Industry commentators note that as airlines run tighter schedules to maximize aircraft usage, recovery from such disturbances becomes more complex. When combined with structural schedule reductions, as seen at SAS in April, the net result is fewer backup options and a greater likelihood that clusters of delays will tip into outright cancellations.
What Travelers Can Do If Their Norwegian Flight Is Disrupted
With 81 delays and 10 cancellations recorded across key Norwegian airports in the latest wave of disruption, travelers are being urged by consumer advocates to plan for potential irregularities. Guidance published by passenger-rights organizations stresses the importance of monitoring flight status closely on the day of travel and allowing additional connection time through hubs such as Oslo and Bergen.
Under European passenger-protection rules, many travelers affected by substantial delays or cancellations may be entitled to assistance at the airport, rebooking at the earliest opportunity, and in some cases financial compensation, depending on the cause of the disruption. Publicly available legal summaries emphasize that rights can vary based on whether the airline is responsible for the problem or whether extraordinary circumstances apply.
For those facing upcoming trips on SAS, Norwegian, or Widerøe, travel specialists recommend building more margin into itineraries, particularly where separate tickets or tight domestic-to-international connections are involved. Booking longer layovers, travelling earlier in the day, and ensuring that all segments of a journey are on a single ticket can reduce the risk of being stranded if one leg is heavily delayed.
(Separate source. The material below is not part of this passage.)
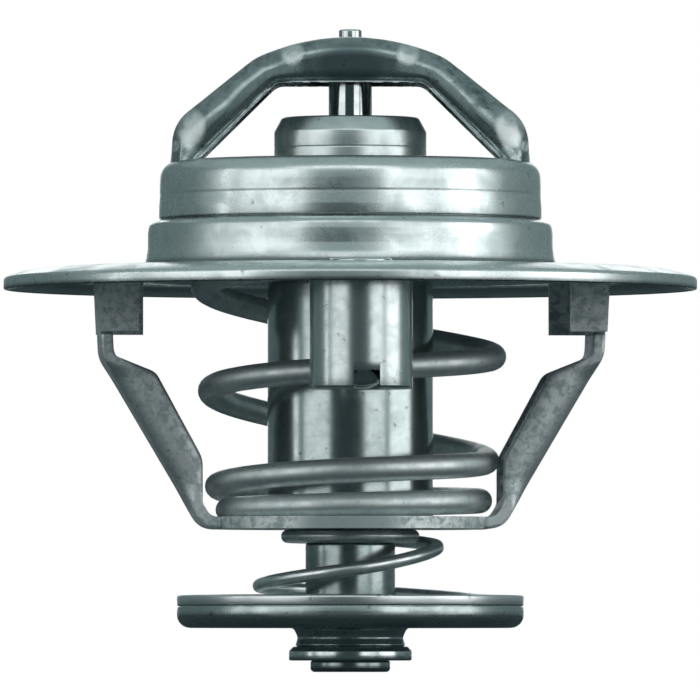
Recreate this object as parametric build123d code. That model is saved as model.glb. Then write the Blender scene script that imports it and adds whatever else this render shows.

As spring traffic continues to build and airlines navigate volatile fuel costs and shifting airspace conditions, Norway’s main airports are likely to remain under pressure. The experience of passengers caught up in this week’s delays and cancellations suggests that flexibility, real-time information, and an understanding of passenger rights are increasingly essential parts of flying in and out of Oslo, Bergen, Stavanger, and Tromsø.